5

If I have a a data frame

df = pd.DataFrame({'A': [1.1, 2.2, 3.3], 'B': [4.4, 5.5, 6.6]})

I can use Great Expectations to check the name and dtypes of the columns like so:

import great_expectations as ge

df_asset = ge.from_pandas(df)

# List of expectations
df_asset.expect_column_to_exist('A')
df_asset.expect_column_to_exist('B')
df_asset.expect_column_values_to_be_of_type('A', 'float')
df_asset.expect_column_values_to_be_of_type('B', 'float')

if df_asset.validate()["success"]:
    print("Validation passed")
else:
    print("Validation failed")

But how can I do a similar thing to check the index of the data frame? I.e. if the data frame was instead

df = pd.DataFrame({'A': [1.1, 2.2, 3.3], 'B': [4.4, 5.5, 6.6]}).set_index('A')

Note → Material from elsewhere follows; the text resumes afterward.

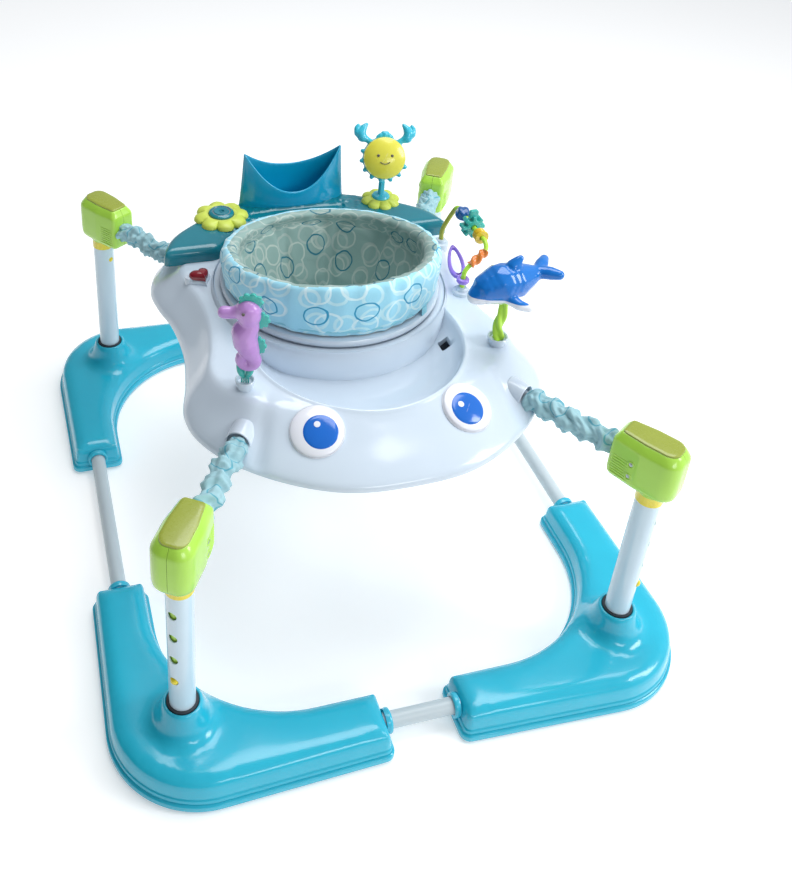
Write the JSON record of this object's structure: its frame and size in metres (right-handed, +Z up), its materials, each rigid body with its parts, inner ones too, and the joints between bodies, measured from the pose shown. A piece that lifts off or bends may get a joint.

I am looking for something like

df_asset.expect_index_to_exist('idx')
df_asset.expect_index_values_to_be_of_type('idx', 'float')

to replace in the list of expectations

SultanOrazbayev
  • 14,900
  • 3
  • 16
  • 46
Elis
  • 70
  • 10
  • 2
    It doesn't use Great Expectations, but you could use `assert` statements, provided the DF fits in memory: https://realpython.com/python-assert-statement/ and https://pandas.pydata.org/docs/reference/frame.html have starting points – Sarah Messer Jan 18 '23 at 15:01
  • 1
    NB: `gx` is the standard import alias for `great_expectations`: https://docs.greatexpectations.io/docs/guides/connecting_to_your_data/in_memory/pandas/#2-instantiate-your-projects-datacontext – tdy Jan 25 '23 at 02:38

1 Answers1

2

One quick hack is to use .reset_index to convert the index into a regular column:

import great_expectations as ge

df_asset = ge.from_pandas(df.reset_index())

# List of expectations
df_asset.expect_column_to_exist('A')
df_asset.expect_column_to_exist('B')
df_asset.expect_column_values_to_be_of_type('A', 'float')
df_asset.expect_column_values_to_be_of_type('B', 'float')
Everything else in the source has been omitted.